En Amsterdam existe un hermoso lugar llamado Spui Centrum. Se trata de una placita semicircular en la que convergen las calles de Gedempte Gracht y, claro está, Spui; ésta última es un avenida que alberga el mercado de las artes. Aspirantes a pintores de todas las edades venden sus obras en stands particulares, y las floristas tienden un abanico de margaritas, claveles y etcétera a un lado y otro de la vía del ferrocarril. Me senté en un banco para comer mi bocadillo -no viajo precisamente por placer- y contemplar el panorama por unos minutos. Ahora sí: la música de acordeón, el aroma vivo de los restaurantes cercanos, el rumor sereno de un tranvía tímido y el espíritu secular de la piedra empezaban y acababan en mí. Comía y bebía despacio, recogido bajo un sol casi mediterráneo, y trataba de averiguar de dónde podía provenir tanta paz. Era algo que había buscado durante toda una vida, alguna bolsa de aire oculta bajo aguas llenas de calor y suciedad. Pero todo lo que tenía era un lugar y un momento. Tenía que haber alguna forma de prolongar ese momento, o de llevarse aquél lugar en la maleta y desempaquetarlo cuando quisiera.
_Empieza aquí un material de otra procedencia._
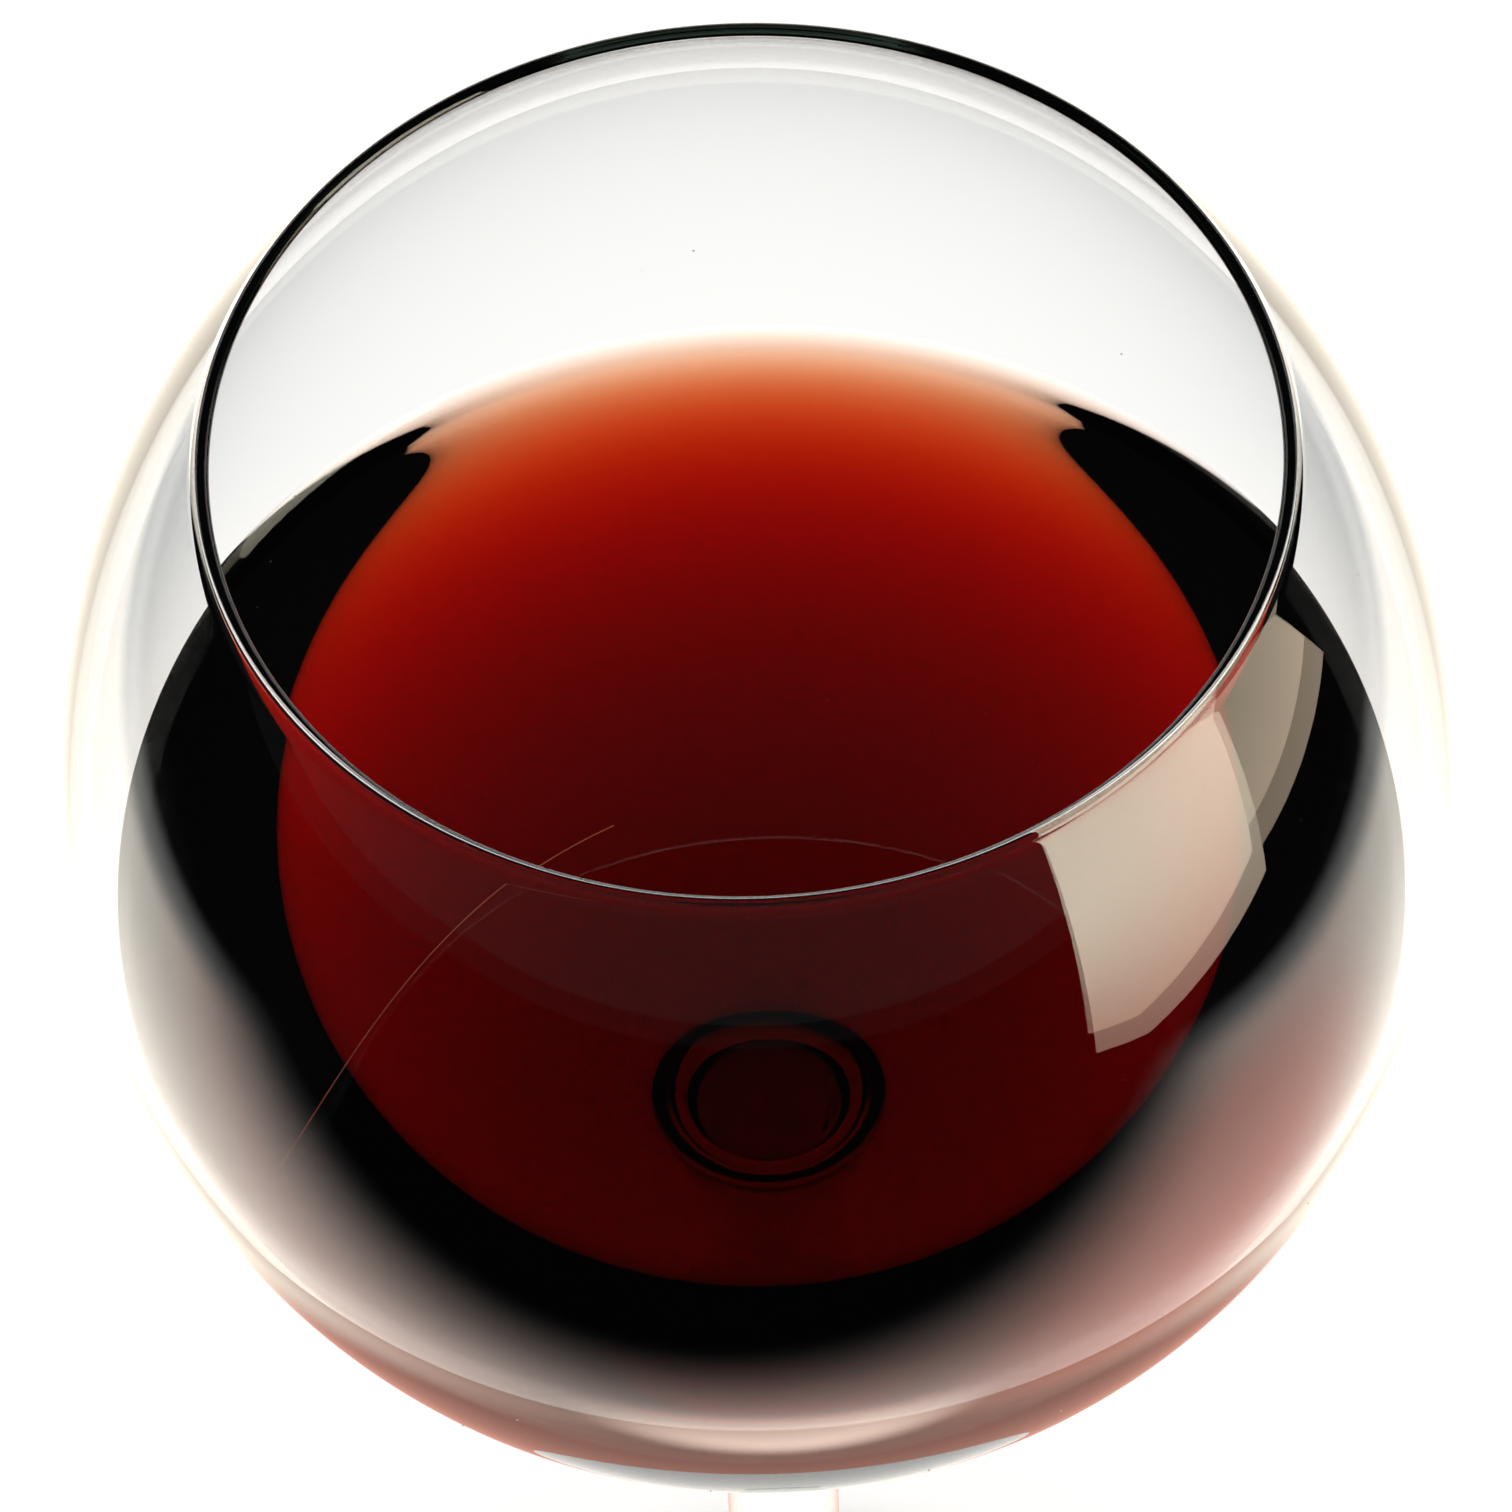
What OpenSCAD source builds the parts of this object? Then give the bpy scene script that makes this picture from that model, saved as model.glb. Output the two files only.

Entré en una librería cercana. En Holanda es fácil encontrar publicaciones en inglés o incluso en español, así que definitivamente no me marcharía de allí sin antes aligerar un poco el bolsillo -soltar lastre, si así lo prefieren-. La tapa de azul reluciente asomaba descaradamente entre un conjunto de libros poco prestados al recuerdo; el título, de un bajorrelieve plateado, me arrancó una sonrisa enfermiza. Catching the Big Fish, por David Lynch. Supe al instante que, de haber estado en cualquier otro lugar, jamás lo habría encontrado. El azar te golpea la cabeza y exige que creas en él por hoy. No creo en mensajes divinos ni en coincidencias místicas, pues soy un ser asquerosamente plano, pero el libro se vino conmigo. Hoy puedo presentarle al juez pruebas que confirman que yo no sería el mismo de no haber entrado en esa librería, de no haber pasado por Spui aquél día, de no haber comprado el billete para Amsterdam, y sigue así el aburrido glosario de y sis. Un resultado siempre es sencillo porque siempre se mira inmediatamente a la derecha del símbolo igual, olvidando los numerosos factores necesarios para que se haga posible.
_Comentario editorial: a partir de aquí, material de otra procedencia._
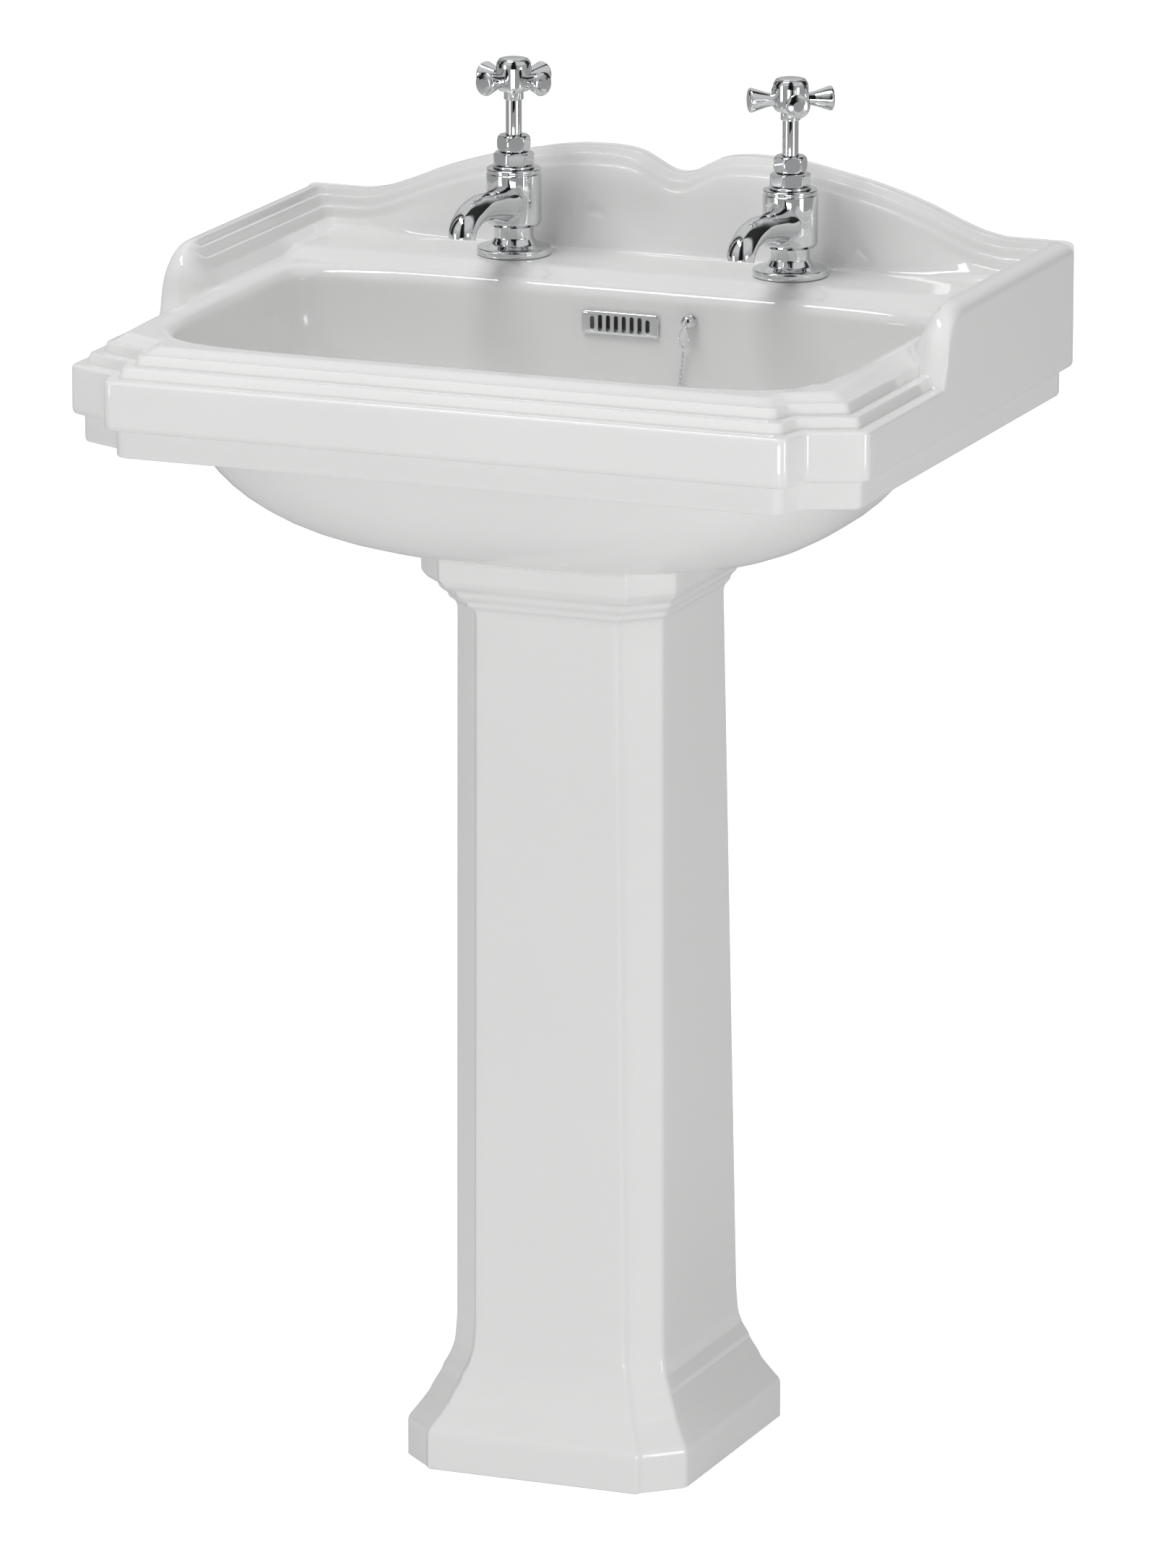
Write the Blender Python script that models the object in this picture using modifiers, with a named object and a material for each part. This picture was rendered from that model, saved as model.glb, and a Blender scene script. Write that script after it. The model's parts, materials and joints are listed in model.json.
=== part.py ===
"""A two-tap pedestal basin, built piece by piece as it comes apart on a bench.

Metres, +Z up, +X to the user's right, -Y to the front. The origin is on the floor, under the
middle of the basin's box. Heights in the basin are counted from its seat on the pedestal.
"""

import math

import bmesh
import bpy
import numpy as np
from mathutils import Matrix, Vector

# Clearances
GAP = 0.0003
RUNNING_GAP = 0.0003

# Basin, outside
BASIN_WIDTH = 0.560
BASIN_DEPTH = 0.435
PEDESTAL_HEIGHT = 0.630
SKIRT_BOTTOM = 0.0861
LOWER_BAND = 0.0192
UPPER_BAND = 0.0335
BAND_STEP = 0.0070
SKIRT_WALL = 0.0100
MOULDING_RISE = 0.0072
MOULDING_TREAD = 0.0095
RIM_FRONT = 0.1570
RIM_SIDE = 0.1605
DECK_BACK = 0.1655
DECK_EDGE = 0.1580
DECK_FALL = 0.0300
SHELL = 0.0140
DECK_THICKNESS = 0.0190

# Notched front corners, measured in from the front and side faces
NOTCH_START = 0.0420
NOTCH_RETURN = 0.0060
NOTCH_DEPTH = 0.0245
CHAMFER_DEPTH = 0.0410
CORNER_ROUND = 0.0060
EDGE_ROUND = 0.0060
HOLLOW_ROUND = 0.0080

# Upstand: low side walls and the shaped splashback behind the taps
EAR_TOP = 0.1905
EAR_LENGTH = 0.2140
EAR_NOSE = 0.0340
EAR_ROUND = 0.0100
BACK_ROUND = 0.0030
SPLASH_RISE = 0.0431
SPLASH_OUTLINE = (
    (0.000, 0.660), (0.040, 0.700), (0.070, 0.815), (0.110, 0.940), (0.160, 0.995),
    (0.220, 1.000), (0.300, 0.960), (0.390, 0.850), (0.500, 0.700), (0.600, 0.520),
    (0.700, 0.300), (0.780, 0.080), (0.850, 0.000), (1.000, 0.000),
)
STEP_DROPS = ((0.0030, 0.0050), (0.0075, 0.0070), (0.0120, 0.0070))
UPSTAND_FOOT = 0.0330

# Bowl
BOWL_HALF_WIDTH = 0.2330
BOWL_FRONT = 0.0500
BOWL_BACK = 0.1200
BOWL_FLOOR = 0.0130
BOWL_CORNER = 7.0
BOWL_SIDE = 3.8
LIP_ROUND = 0.0080
WASTE_BACK = 0.2000
BOSS_RADIUS = 0.0400
DECK_START = 0.0600
BOSS_DEPTH = 0.0260
SPINE_LENGTH = 0.0270
DUCT_BULGE = 0.0280
DUCT_RADIUS = 0.0065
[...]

Catching the Big Fish me introdujo de lleno en el mundo de la meditación. David Lynch entró guiado por la misma casualidad; jamás se había interesado en él. A buen seguro que el cineasta no tiene nada en común conmigo, excepto en que los dos perseguimos el mismo momento y el mismo lugar.
Todo el mundo guarda un hechicero en la mente; esa habitación oscura que contiene el talento, los guantes blancos, la chistera. En Mathausen, campo de concentración alemán al que fueron enviados numerosos republicanos españoles, un preso le dijo a un oficial: Tú puedes abofetearme, humillarme, torturarme y hasta matarme. Pero no podrás impedir que piense. Antes necesitaba recordar eso cada vez que salía a la calle. Ahora es una idea fija, tranquila, que se manifiesta en mí de forma natural. La meditación exprime el don universal de la abstracción: cinco minutos de silencio, respiración pausada y relajada, la mente en blanco -libre de influencias, de ataduras, de tensiones; libre hasta de uno mismo-. En su abstracción, cada uno inventa su propio arcoiris. Después de haber visto ese arcoiris, todo lo que sucede a lo largo del día parece tocado por la ligereza. Se trata de detener el carrusel durante cinco minutos. Cuando vuelve a rodar, lo hace impulsado por tu propia fuerza.
La meditación no ha curado la planicie de mi espíritu, que sigue sin creer en milagros, pero ahora ese espíritu me resulta mucho más comprensible: cuando medito, me siento más y más yo.